The fellowship programme also involved the Woodrow Wilson Center’s China Environment Forum, Sun Yat-Sen University, and the Beijing-based environmental NGO Center for Legal Assistance to Pollution Victims and was supported by the Bureau of Educational and Cultural Affairs of the US Department of State.

Was the workshop a success?

More than 200 people attended the workshop, including Wuming county government leaders, members from the Wuming county political consultative conference, representatives of the County-level Bureaus of Water Resources, Environmental Protection, Forestry, Land and Resources, Housing and Urban-Rural Development, and Tourism, and the Wuming Water Company, along with interested local citizens and graduate students from Southwest University, China University of Geosciences, Guilin University of Technology and Guangxi Normal University.

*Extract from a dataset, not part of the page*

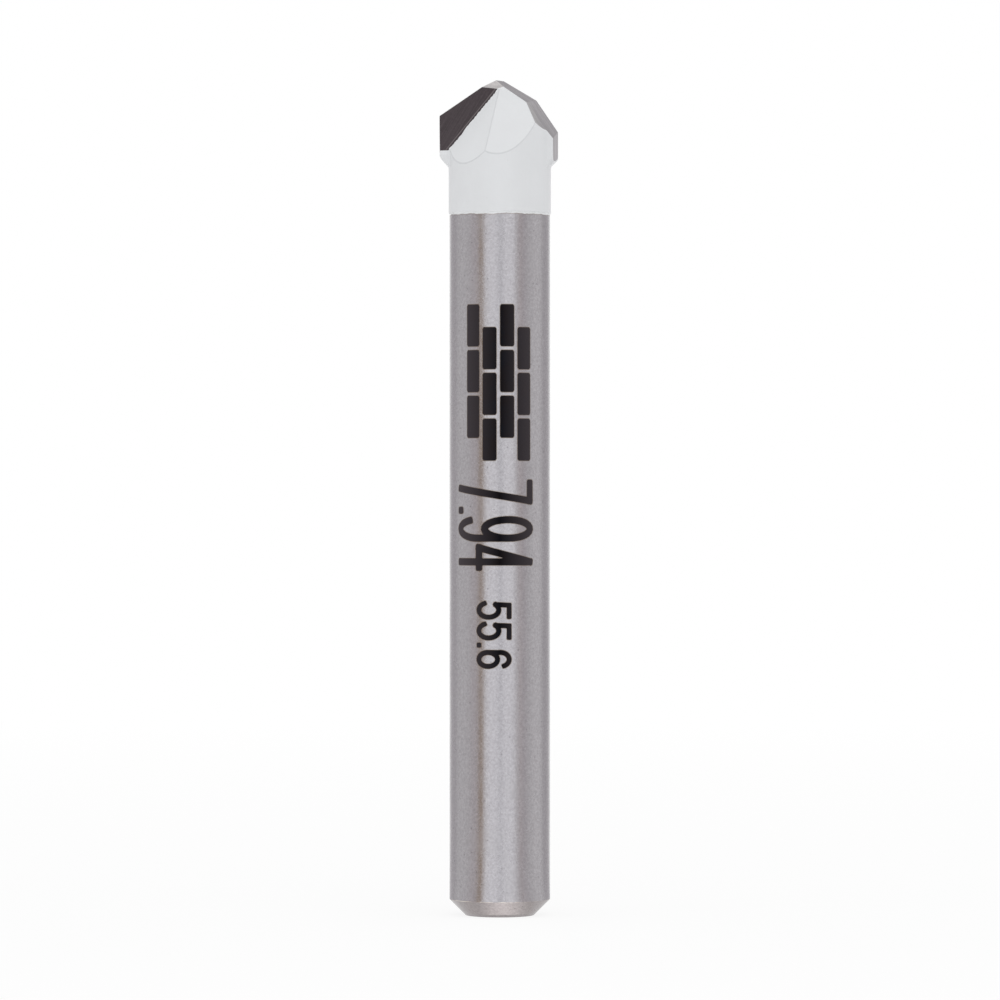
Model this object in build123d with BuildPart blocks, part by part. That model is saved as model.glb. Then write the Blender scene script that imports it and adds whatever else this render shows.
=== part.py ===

Following the workshop and subsequent communication IRCK will continue a technical research focus on sustainable use of water resources in Wuming County, with Lingshui Spring as a research and education demonstration site in the twelth Five-Year Plan. Locally, a draft proposal for protection of Lingshui Spring’s water resources was recommended by the Wuming county political consultative conference, including delineation of water resource protection areas.

Any final thoughts?

These events represent the county political consultative conference’s most extensive efforts to date to understand and protect local groundwater, and to empower local communities through direct engagement in education. With so many partners it's natural that such a successful event would generate elements of positive diplomacy and understanding between US and Chinese partners, scholars and policymakers, and indeed the events provided important, common goals for subsequent interaction by county-level Zhuang and Han leadership.

As an interesting historical note, local government leaders tasked relevant staff to go back through historical records of Wuming County while preparing for the workshop, and it was determined that the event represented the most attention that the spring had generated for at least 1,000 years!